*Written request*: Find the string "Blender" in the entries and copy each line that has it.

§

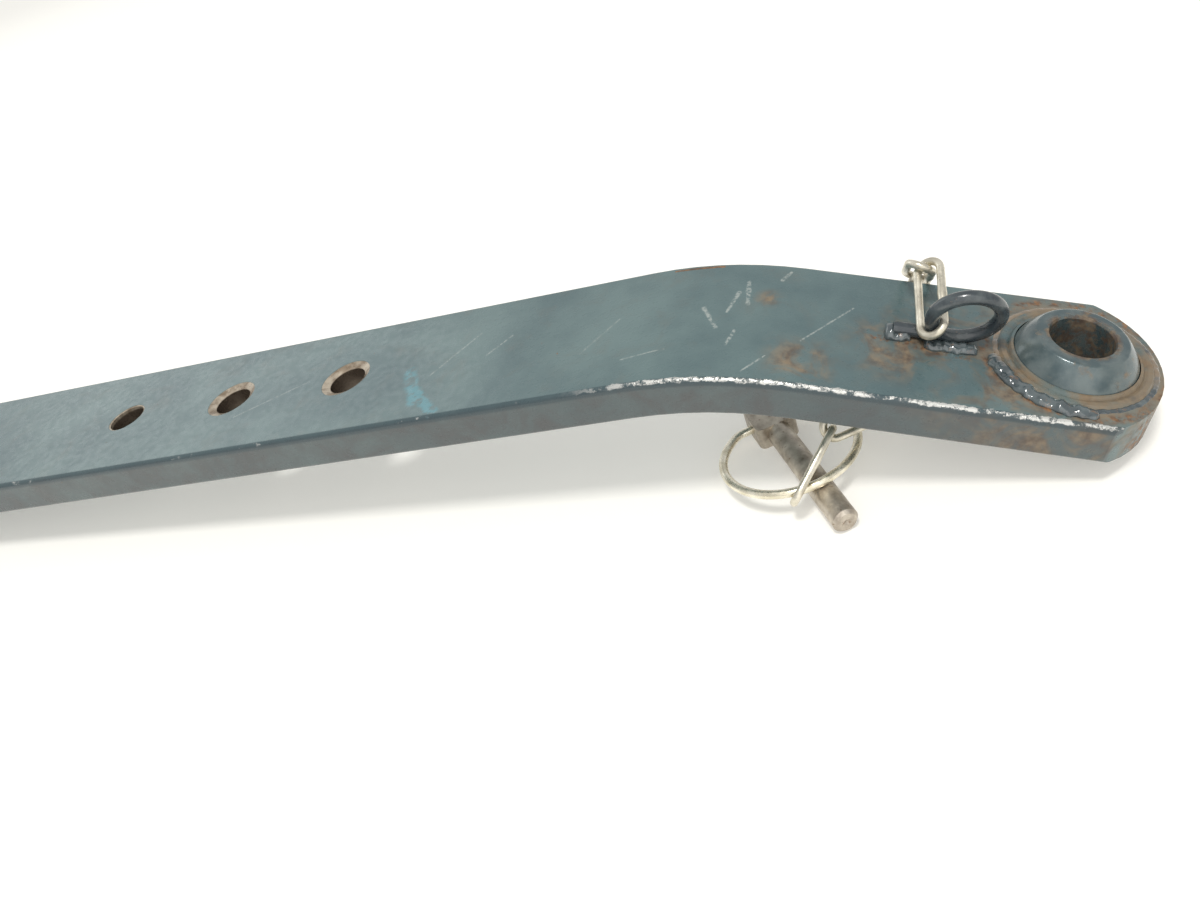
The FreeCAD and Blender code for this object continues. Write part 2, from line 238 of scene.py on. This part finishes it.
# Colours. A pair is the dark and the light colour of one cloudy mixture.
RUST = (0.270, 0.135, 0.055)
DARK_RUST = (0.090, 0.052, 0.030)
STAIN = (0.235, 0.165, 0.095)
PAINT = ((0.068, 0.112, 0.120), (0.122, 0.180, 0.180))
PAINT_BROWN = (0.120, 0.118, 0.100)
# Painted shade for the bar's side faces
SIDE_SHADE = (0.070, 0.069, 0.070)
SCRATCHED_PAINT = (0.42, 0.45, 0.42)
BLUE_PAINT = (0.09, 0.28, 0.33)
# Painted shade along the near edge's rounding
ROUNDING_SHADE = (0.030, 0.052, 0.062)
# Bare steel of the chips, which along the implement leg's near edge is also a painted highlight
BARE_EDGE_AND_HIGHLIGHT = (0.60, 0.60, 0.57)
HOLE_MOUTH = ((0.26, 0.20, 0.14), (0.56, 0.49, 0.39))
# Painted shade for the walls inside the holes
HOLE_WALL_SHADE = (0.115, 0.090, 0.068)
WELD_PAINT = ((0.030, 0.045, 0.052), (0.080, 0.105, 0.110))
EYE_PAINT = ((0.028, 0.038, 0.046), (0.070, 0.085, 0.090))
EYE_WORN = (0.20, 0.11, 0.06)
BALL_PAINT = ((0.056, 0.088, 0.096), (0.118, 0.150, 0.150))
ZINC = ((0.56, 0.52, 0.42), (0.88, 0.83, 0.70))
YELLOW_ZINC = ((0.72, 0.66, 0.50), (0.98, 0.93, 0.78))
ZINC_WORN = (0.34, 0.25, 0.15)
PIN_STEEL = ((0.34, 0.29, 0.235), (0.66, 0.60, 0.51))
PIN_RUST = (0.17, 0.09, 0.045)

# Where the patterns lie, in millimetres: a pair gives where a mask is 0 and where it is 1.
# A place's level is its height over the middle plane of the leg, and radii are from the ball's centre
# or the hole's axis.
BALL_TO_BEND = 125.5
BEND_SOFTNESS = 17.0
UPPER_FACE = (6.4, 7.2)
SIDE_FACE = (34.0, 34.9)
NEAR_ROUNDING_ACROSS = (-33.0, -33.6)
NEAR_ROUNDING_LEVEL = (4.8, 5.8)
NEAR_CHIPS_AND_HIGHLIGHT_ACROSS = (-33.25, -33.6)
NEAR_CHIPS_AND_HIGHLIGHT_LEVEL = (6.9, 7.3)
FAR_CHIPS_ACROSS = (33.6, 34.6)
FAR_CHIPS_LEVEL = (5.4, 6.8)
# Stretch where the near edge's chips also carry a painted highlight
HIGHLIT_EDGE_ALONG = (-175.0, -140.0)
HOLE_MOUTH_RADIUS = (11.6, 11.3)
HOLE_MOUTH_DEPTH = (7.97, 7.8)
HOLE_WALL_DEPTH = (6.6, 6.0)
BROWN_FILM_RADIUS = (37.0, 27.0)
RUSTY_SEAM_RADIUS = 32.5
RUSTY_SEAM_WIDTH = (3.0, 0.6)
CHIPS_RAGGED_BY = 3.0
WELD_FILM_RADIUS = (32.0, 29.5)
WELD_FILM_ACROSS = (-14.0, -6.0)
RUSTY_BORE_RADIUS = (14.0, 11.8)

# Brown stains: centre and radius
STAINS = (
    ((-8, -10, 6), 62), ((-46, 0, 22), 30), ((-58, -8, 26), 24), ((-88, -22, 36), 17),
    ((20, 6, 2), 34), ((28, -22, -2), 26), ((-101, 12, 42), 8),
)
# Scratches seen from above: two ends and the width
RUSTY_EYE_SEAM = ((-64, -3), (-34, -8), 3.6)
RUSTY_EDGE = ((-140, 32.0), (-121, 32.4), 1.3)
RUBS = (
    ((-125, 6), (-119, -6), 1.6), ((-116, 3), (-113, 15), 1.5), ((-109, 8), (-110, 22), 1.6),
    ((-236, -9), (-221, 14), 0.6), ((-152, -20), (-136, -17), 0.6), ((-107, -30), (-100, -21), 0.7),
    ((-89, -11), (-72, 12), 0.6), ((-170, -12), (-158, 6), 0.5), ((-330, -14), (-300, 2), 0.5),
    ((-114, -16), (-112, -8), 1.2), ((-98, 24), (-95, 30), 1.2), ((-213, -2), (-205, 8), 0.8),
)
BLUE_MARK = (((-247, -4), (-237, -24), 5.5), ((-238, -18), (-226, -32), 5.0))


def rust_colour(s):
    return s.mix(s.patches(0.35, 0.7, size=2.2, detail=5.0), DARK_RUST, RUST)


def bar_level(s):
    """Level of a place on the bar, with the bend rounded."""
    over_implement = s.reach(s.place, implement_up)
    from_bend = s.vector("SUBTRACT", s.place, implement_along * -BALL_TO_BEND)
    over_tractor = s.reach(from_bend, tractor_up)
    return s.maths("SMOOTH_MAX", over_implement, over_tractor, BEND_SOFTNESS)


def hole_mouths(s, depth):
    """Mask of the chamfered mouths of the three holes."""
    holes = [Vector(mounts[name]["pos_m"]) / MM for name in ("rod_hole_1", "rod_hole_2", "rod_hole_3")]
    mouths = [s.span(s.from_axis(centre, tractor_up), *HOLE_MOUTH_RADIUS) for centre in holes]
    return s.times(s.most(*mouths), s.span(depth, *HOLE_MOUTH_DEPTH))


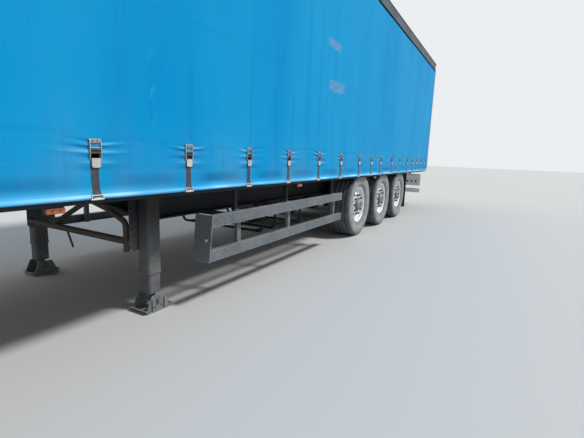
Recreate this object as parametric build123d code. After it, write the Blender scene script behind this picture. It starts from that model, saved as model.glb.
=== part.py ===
from build123d import *
import math
import os

# A three-axle curtain-sided semi trailer, parked on its landing legs.
# Millimetres. +X points to the front, +Y to the left and +Z up. The origin is on the
# ground under the middle of the trailer.

# Overall sizes
length = 13600.0
width = 2550.0
height = 4000.0
front_x = length / 2
rear_x = -length / 2
half_width = width / 2

# Body levels
floor_z = 1200.0
floor_thick = 30.0
rave_low_z = floor_z - 155
hem_z = floor_z - 170
hem_deep = 70.0
hem_flare = 10.0
roof_camber = 11.0
roof_thick = 4.0
eaves_z = height - roof_camber - roof_thick
lip_low_z = eaves_z - 175
cantrail_low_z = eaves_z - 145
cantrail_slot_z = eaves_z - 25
curtain_top_z = eaves_z - 35

# The stack of layers across its side
lip_wall = 3.0
lip_gap = 2.0
curtain_thick = 3.0
cloth_gap = 0.3
curtain_face = half_width - lip_wall - lip_gap
frame_face = curtain_face - curtain_thick - cloth_gap
wall_depth = 66.7
wall_inner = frame_face - wall_depth

# Ends of the body
front_reach = 30.0
front_wall_thick = 60.0
front_outer_x = front_x - front_reach
front_inner_x = front_outer_x - front_wall_thick
door_thick = 35.0
door_seal = 3.0
door_outer_x = rear_x + 45
door_inner_x = door_outer_x + door_thick
portal_rear_x = door_inner_x + door_seal
portal_depth = 77.0
portal_front_x = portal_rear_x + portal_depth
header_low_z = eaves_z - 155
curtain_rear_x = portal_front_x - 15
curtain_front_x = front_inner_x + 8

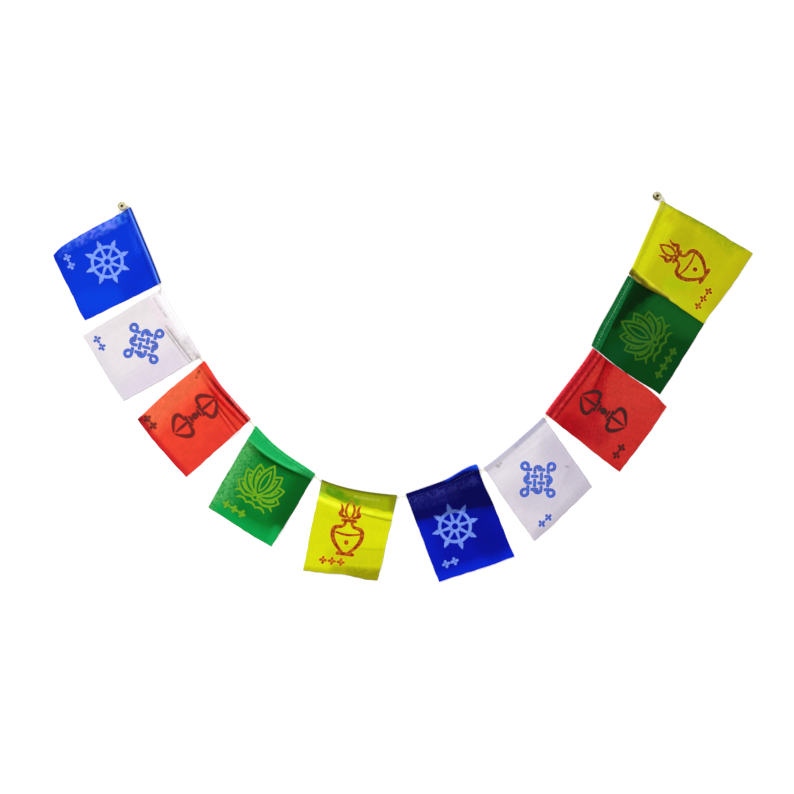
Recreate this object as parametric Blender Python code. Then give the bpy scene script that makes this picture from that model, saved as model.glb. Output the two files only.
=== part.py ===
"""A string of ten printed prayer flags with a brass bead at each end.

It lies in a U on the plane z = 0, the flags' printed faces up. The origin is on that plane, under
the middle of the bounding box. x runs to the right along the garland and y runs from the flags'
free edges towards the string. A flag's left and right are those seen with its casing at the top:
u runs across it from left to right, and v down it from the string to the free edge.
"""

import math
from collections import namedtuple

import bmesh
import bpy
import numpy as np
from mathutils import Matrix

MM = 0.001

# Sizes in millimetres.
CLOTH = 1.0
LAYER_GAP = 0.3
FOLD_RADIUS = 1.6
STRING_DIAMETER = 1.2
STRING_INSET = 0.4
HEM_SETTLES_OVER = 6.0
RIDGES_START_OVER = 8.0
BEAD_DIAMETER = 9.2
BEAD_FACE_DIAMETER = 4.8
BEAD_BORE = 2.6
BEAD_SIDE_BORE = 2.2
BEAD_SIDE_BORE_HEIGHT = 2.9
# The middle of the bounding box as the route and the corners below give it.
CENTRE = (-0.04, -0.07)

# How finely the shapes are cut.
COLUMNS = 8
FOLD_STEPS = 6
HEM_ROWS = 3
LONG_HEM_ROWS = 5
LONG_HEM = 20.0
BODY_ROWS = 8
CURVE_STEPS = 24
CASING_SPANS = 4
GAP_SPANS = 2
END_SPANS = 8
BEAD_SIDES = 24
BEAD_ARC_STEPS = 9
BORE_SIDES = 16

# The string's route from the left bead, through every casing, to the right bead: x, y, z.
ROUTE = (
    (-281.2, 180.4, 2.9),
    (-274.9, 180.5, 2.9),
    (-273.3, 176.6, 1.9),
    (-243.0, 103.4, 1.9),
    (-243.3, 96.9, 1.9),
    (-203.8, 29.7, 1.9),
    (-200.1, 24.7, 1.9),
    (-180.2, -6.2, 1.9),
    (-153.6, -33.3, 1.9),
    (-148.2, -41.0, 1.9),
    (-125.6, -64.6, 1.9),
    (-88.0, -88.6, 1.9),
    (-82.3, -95.4, 1.9),
    (-46.8, -106.8, 1.9),
    (-6.5, -110.9, 1.9),
    (3.7, -109.2, 1.9),
    (75.2, -83.4, 1.9),
    (82.5, -83.8, 1.9),
    (141.7, -32.8, 1.9),
    (142.6, -28.1, 1.9),
    (190.2, 33.6, 1.9),
    (189.5, 41.0, 1.9),
    (226.2, 110.0, 1.9),
    (228.7, 113.7, 1.9),
    (259.9, 184.5, 1.9),
    (260.9, 186.8, 2.1),
    (259.8, 189.1, 2.9),
    (253.2, 190.6, 2.9),
)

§

*Result of this task*:
The FreeCAD and Blender code for this object continues. Write part 2, from line 238 of scene.py on. This part finishes it.
Recreate this object as parametric build123d code. After it, write the Blender scene script behind this picture. It starts from that model, saved as model.glb.
Recreate this object as parametric Blender Python code. Then give the bpy scene script that makes this picture from that model, saved as model.glb. Output the two files only.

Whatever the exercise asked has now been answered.